In some cases, patience and forbearance prevail, and in others, vigorous discipline. Far from an open separation from parental ways, the misbehavior of young people during the rumspringa is usually furtive, though often collective (this is especially true in smaller and more isolated populations). They may or may not mingle with non-Amish in these excursions. The age is marked normatively in some Amish communities by allowing the young man to purchase a small "courting buggy", or – in some communities – by painting the yard-gate blue (traditionally meaning "daughter of marriageable age living here"; the custom is noted by A. M. Aurand in The Amish (1938), along with the reasonable caution that sometimes a blue gate is just a blue gate). There is some opinion that adolescent rebellion tends to be more radical, more institutionalized (and therefore in a sense more accepted) in the more restrictive communities.

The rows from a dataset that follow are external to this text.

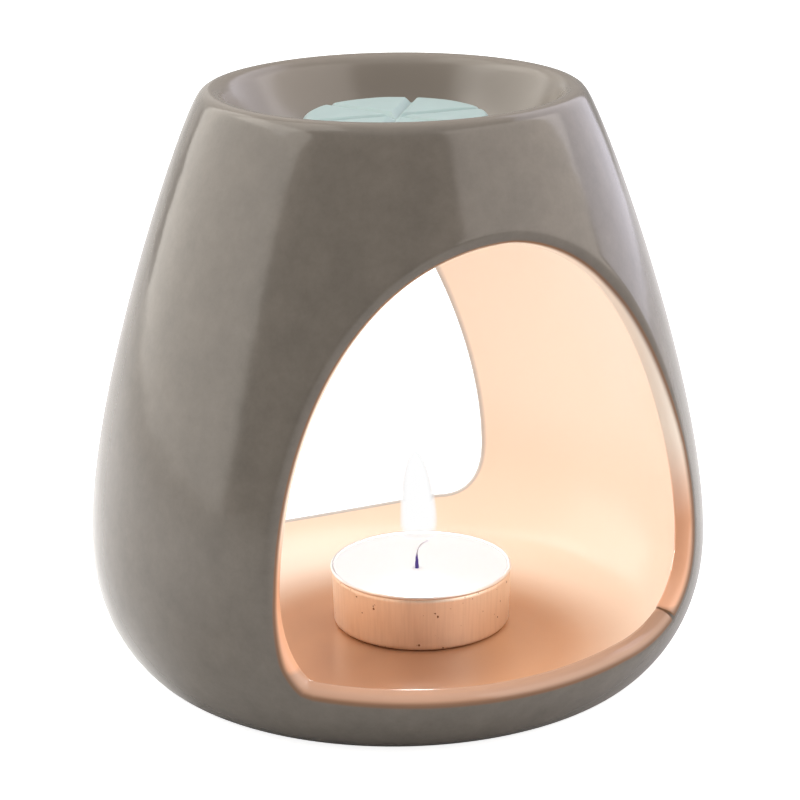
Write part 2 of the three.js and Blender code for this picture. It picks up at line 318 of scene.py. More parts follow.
# The chamber's face of the wall, square through the wall from the outside at each height
inner_wall = []
for before, place, after in zip(outer_profile, outer_profile[1:], outer_profile[2:]):
    if pattern_low <= place.y <= pattern_high:
        way = (after - before).normalized()
        inward = Vector((-way.y, way.x, 0))
        inner_wall.append((place.y, place + wall_thickness * inward))
inner_foot = inner_wall[0][1]
foot_way = (inner_wall[1][1] - inner_foot).normalized()
spring = inner_wall[-1][1]
spring_way = (spring - inner_wall[-2][1]).normalized()
vault = curve(
    spring.xy,
    (spring + vault_spring_handle * spring_way).xy,
    (dish_floor_radius + vault_ceiling_handle, ceiling_height),
    (dish_floor_radius, ceiling_height),
)
bowl = curve(
    (chamber_floor_radius, floor_height),
    (chamber_floor_radius + chamber_floor_handle, floor_height),
    (inner_foot - chamber_wall_handle * foot_way).xy,
    inner_foot.xy,
)
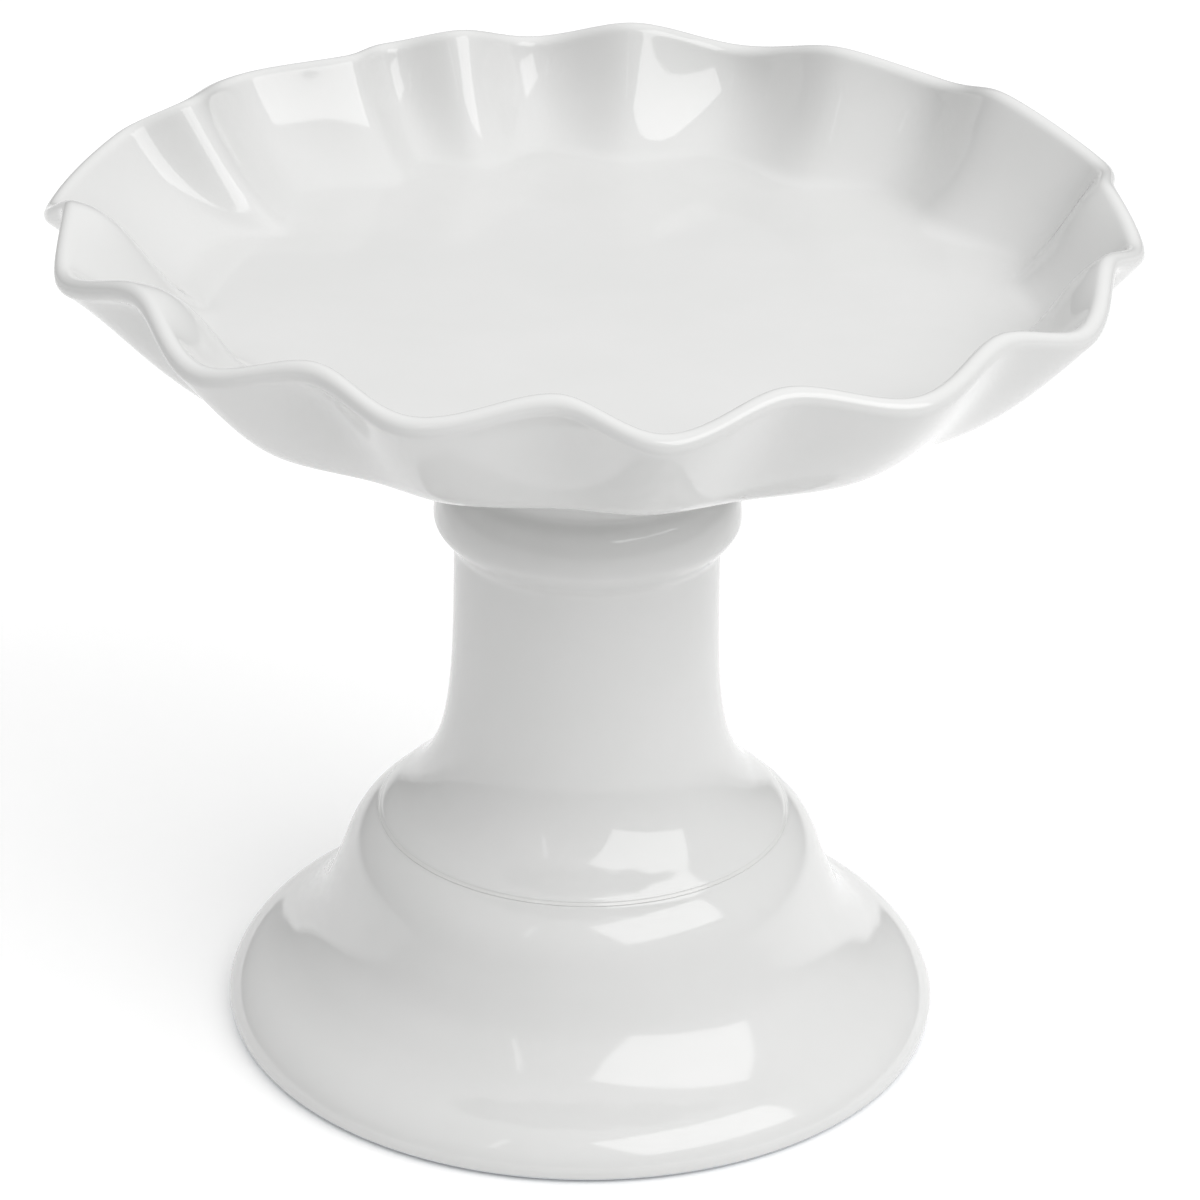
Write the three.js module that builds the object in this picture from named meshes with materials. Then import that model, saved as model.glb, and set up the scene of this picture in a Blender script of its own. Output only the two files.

The nature of the rumspringa period differs from individual to individual and from community to community. In large Amish communities like those of Lancaster County, Pennsylvania; Holmes and Wayne Counties, Ohio; and Elkhart and LaGrange Counties, Indiana, the Amish are numerous enough that an Amish youth subculture exists. During rumspringa, the Amish youth in these large communities will join one of various groups ranging from the most rebellious to the least. These groups are not necessarily divided across traditional Amish church district boundaries, although they often are. In many smaller communities, Amish youth may have a much more restricted rumspringa, and likewise may be less likely to partake in strong rebellious behavior, as they lack the anonymity of larger communities.

Wenger Mennonites youth go through a period of rumspringa starting at age 17 and typically ending at marriage, a few years older than the Amish do. Since most of the youth get baptized when they are ages 16 to 19, they typically do not get into the type of serious offenses of the most "disorderly" of the Amish youth.